# start of GIVEN DATA

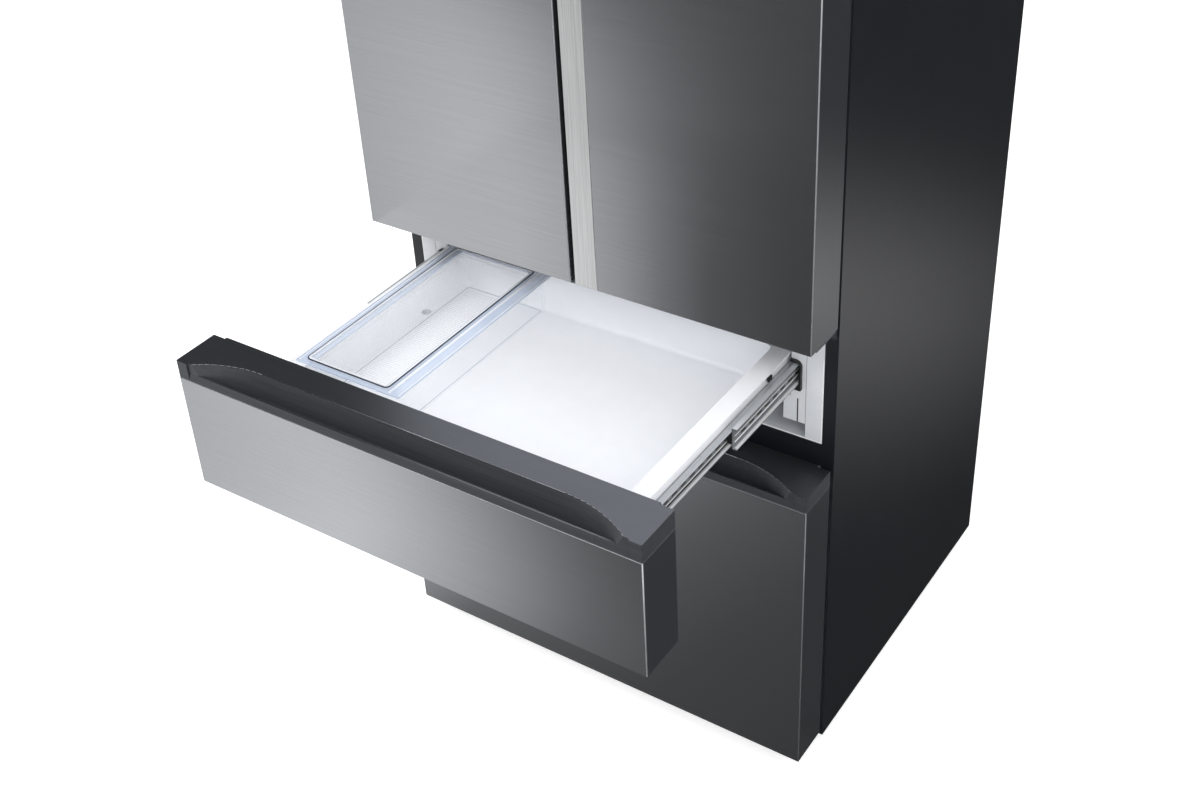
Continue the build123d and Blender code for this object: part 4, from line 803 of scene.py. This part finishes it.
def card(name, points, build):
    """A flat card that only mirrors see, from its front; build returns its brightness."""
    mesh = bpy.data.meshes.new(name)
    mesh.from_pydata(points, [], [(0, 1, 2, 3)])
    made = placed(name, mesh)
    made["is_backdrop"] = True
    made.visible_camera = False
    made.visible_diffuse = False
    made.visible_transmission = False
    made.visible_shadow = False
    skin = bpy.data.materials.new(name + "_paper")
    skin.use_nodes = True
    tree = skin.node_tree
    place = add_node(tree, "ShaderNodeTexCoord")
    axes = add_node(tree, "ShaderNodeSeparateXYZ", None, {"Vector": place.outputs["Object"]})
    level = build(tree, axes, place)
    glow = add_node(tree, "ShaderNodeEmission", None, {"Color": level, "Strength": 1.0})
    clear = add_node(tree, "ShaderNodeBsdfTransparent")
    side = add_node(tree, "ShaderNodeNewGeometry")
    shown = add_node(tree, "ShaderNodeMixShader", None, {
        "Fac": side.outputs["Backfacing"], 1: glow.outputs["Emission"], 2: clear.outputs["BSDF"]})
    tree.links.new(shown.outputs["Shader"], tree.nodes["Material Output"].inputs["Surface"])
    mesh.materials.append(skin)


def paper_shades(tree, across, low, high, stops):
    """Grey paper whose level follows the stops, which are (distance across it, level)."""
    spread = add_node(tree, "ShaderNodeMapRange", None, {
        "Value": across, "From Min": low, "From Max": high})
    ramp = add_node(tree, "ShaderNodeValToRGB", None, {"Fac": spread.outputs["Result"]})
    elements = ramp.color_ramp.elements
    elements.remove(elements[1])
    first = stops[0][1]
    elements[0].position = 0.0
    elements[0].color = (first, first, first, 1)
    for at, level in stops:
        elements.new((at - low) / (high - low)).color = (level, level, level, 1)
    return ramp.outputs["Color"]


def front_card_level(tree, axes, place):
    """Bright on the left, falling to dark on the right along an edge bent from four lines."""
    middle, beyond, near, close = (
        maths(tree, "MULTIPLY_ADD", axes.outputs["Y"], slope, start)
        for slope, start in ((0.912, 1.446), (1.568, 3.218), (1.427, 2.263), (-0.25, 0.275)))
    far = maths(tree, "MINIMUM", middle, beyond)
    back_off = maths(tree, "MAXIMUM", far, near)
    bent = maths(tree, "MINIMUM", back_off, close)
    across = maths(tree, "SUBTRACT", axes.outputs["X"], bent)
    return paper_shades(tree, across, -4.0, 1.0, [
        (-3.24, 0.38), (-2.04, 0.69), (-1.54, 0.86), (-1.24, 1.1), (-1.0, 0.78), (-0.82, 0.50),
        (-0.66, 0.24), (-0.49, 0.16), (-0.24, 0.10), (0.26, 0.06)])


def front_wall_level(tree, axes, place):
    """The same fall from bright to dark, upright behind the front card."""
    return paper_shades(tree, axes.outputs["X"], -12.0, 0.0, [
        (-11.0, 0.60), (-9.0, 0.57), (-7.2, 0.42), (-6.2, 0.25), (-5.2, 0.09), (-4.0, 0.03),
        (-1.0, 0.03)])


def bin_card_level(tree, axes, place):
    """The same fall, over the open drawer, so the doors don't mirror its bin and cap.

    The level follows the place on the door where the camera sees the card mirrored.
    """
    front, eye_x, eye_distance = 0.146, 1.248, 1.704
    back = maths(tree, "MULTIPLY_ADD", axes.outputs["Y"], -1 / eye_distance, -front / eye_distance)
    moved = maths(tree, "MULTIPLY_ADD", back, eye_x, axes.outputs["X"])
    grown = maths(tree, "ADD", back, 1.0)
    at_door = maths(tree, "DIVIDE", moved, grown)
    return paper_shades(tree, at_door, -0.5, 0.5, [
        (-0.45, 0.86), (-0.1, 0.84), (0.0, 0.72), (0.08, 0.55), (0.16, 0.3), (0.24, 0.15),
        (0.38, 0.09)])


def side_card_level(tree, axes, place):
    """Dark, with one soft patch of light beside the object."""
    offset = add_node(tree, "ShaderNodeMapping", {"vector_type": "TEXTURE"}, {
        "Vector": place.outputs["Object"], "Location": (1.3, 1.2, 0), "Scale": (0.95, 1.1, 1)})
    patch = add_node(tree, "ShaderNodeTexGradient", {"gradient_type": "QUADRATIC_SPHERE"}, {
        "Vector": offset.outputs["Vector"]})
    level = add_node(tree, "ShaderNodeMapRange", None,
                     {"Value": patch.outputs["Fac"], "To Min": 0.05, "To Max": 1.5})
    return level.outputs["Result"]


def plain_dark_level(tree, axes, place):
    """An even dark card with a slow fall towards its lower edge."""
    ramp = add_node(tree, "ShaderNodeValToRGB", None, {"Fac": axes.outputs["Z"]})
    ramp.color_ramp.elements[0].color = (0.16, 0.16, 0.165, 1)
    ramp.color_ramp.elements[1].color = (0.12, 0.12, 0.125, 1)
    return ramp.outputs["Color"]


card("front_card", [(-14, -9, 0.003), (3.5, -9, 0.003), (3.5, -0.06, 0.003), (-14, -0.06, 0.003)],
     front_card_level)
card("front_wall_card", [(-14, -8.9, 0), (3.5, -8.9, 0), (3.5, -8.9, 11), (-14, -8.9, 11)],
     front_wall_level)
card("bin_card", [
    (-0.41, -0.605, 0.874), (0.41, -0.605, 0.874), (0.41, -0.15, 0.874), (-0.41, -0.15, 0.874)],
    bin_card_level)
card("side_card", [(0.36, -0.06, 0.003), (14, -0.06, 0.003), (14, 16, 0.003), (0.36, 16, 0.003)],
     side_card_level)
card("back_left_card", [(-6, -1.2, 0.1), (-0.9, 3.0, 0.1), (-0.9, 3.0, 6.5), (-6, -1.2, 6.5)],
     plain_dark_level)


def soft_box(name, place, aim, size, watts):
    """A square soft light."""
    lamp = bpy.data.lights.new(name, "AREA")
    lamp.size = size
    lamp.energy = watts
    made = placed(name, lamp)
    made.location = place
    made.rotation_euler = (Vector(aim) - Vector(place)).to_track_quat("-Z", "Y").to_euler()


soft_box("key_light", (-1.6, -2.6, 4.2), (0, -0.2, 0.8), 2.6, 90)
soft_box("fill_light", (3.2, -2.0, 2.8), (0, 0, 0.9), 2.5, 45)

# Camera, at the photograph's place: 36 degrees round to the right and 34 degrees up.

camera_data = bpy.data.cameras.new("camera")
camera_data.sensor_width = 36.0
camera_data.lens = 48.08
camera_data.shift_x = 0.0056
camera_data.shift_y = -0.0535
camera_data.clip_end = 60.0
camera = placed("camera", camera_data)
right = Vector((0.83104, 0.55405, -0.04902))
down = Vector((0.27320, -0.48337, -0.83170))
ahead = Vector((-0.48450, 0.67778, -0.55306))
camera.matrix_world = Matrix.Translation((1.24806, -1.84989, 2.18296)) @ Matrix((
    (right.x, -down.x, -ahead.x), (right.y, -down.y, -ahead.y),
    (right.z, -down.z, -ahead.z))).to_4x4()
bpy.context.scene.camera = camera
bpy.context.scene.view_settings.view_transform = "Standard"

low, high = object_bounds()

# end of GIVEN DATA

[PROBLEM DESCRIPTION]
Check every line of the data, and copy the ones that contain "scene".

[THE COMPLETED TASK]
Continue the build123d and Blender code for this object: part 4, from line 803 of scene.py. This part finishes it.
bpy.context.scene.camera = camera
bpy.context.scene.view_settings.view_transform = "Standard"